How to practise for the Bredbury test
The strongest preparation here is structured repetition that targets the varied conditions:
- Drive each loop type. Cover the faster A560/M60 routes, the roundabout-heavy loops and the residential streets, each rehearses a skill the examiner will sample.
- Practise changing limits. Deliberately drive routes with frequent speed changes so adjusting becomes second nature.
- Rehearse manoeuvres on real streets. Use quiet residential roads to practise parallel parking, bay parking and the pull-up-on-the-right reverse, including on a slight gradient.
- Vary the time of day. School-run and rush-hour traffic on the A560 is very different from a quiet afternoon, practise in both.
A navigation aid that follows the genuine local roads with turn-by-turn guidance and an honest debrief turns ordinary practice drives into focused preparation, particularly useful where limits and lane choices change as often as they do around Bredbury.

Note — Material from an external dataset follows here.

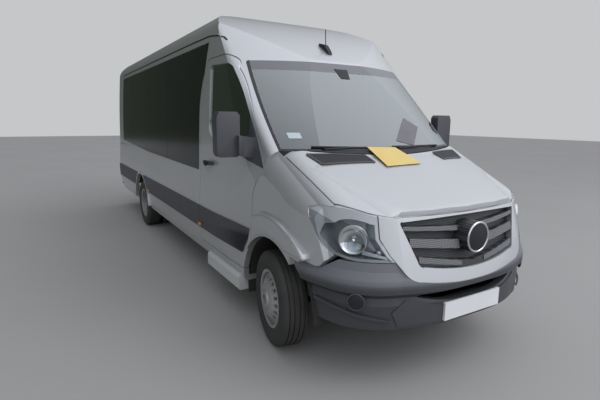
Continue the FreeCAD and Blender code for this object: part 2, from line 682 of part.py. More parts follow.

On the day itself, a little routine goes a long way. Arrive early enough to settle, and if you can, have your final lesson take in the roads immediately around Lingard Lane so the start and finish of the test feel familiar. Nerves are normal, but they tend to bite hardest in the unfamiliar moments, the first roundabout, the merge onto a faster road, which is exactly why rehearsing those specific spots beforehand helps so much. Remember that a single driving fault, or even a handful of minors, won't fail you; the examiner is judging your overall safety and control, not expecting perfection. Drive the way you've practised, keep your observations deliberate, and let the preparation do its work.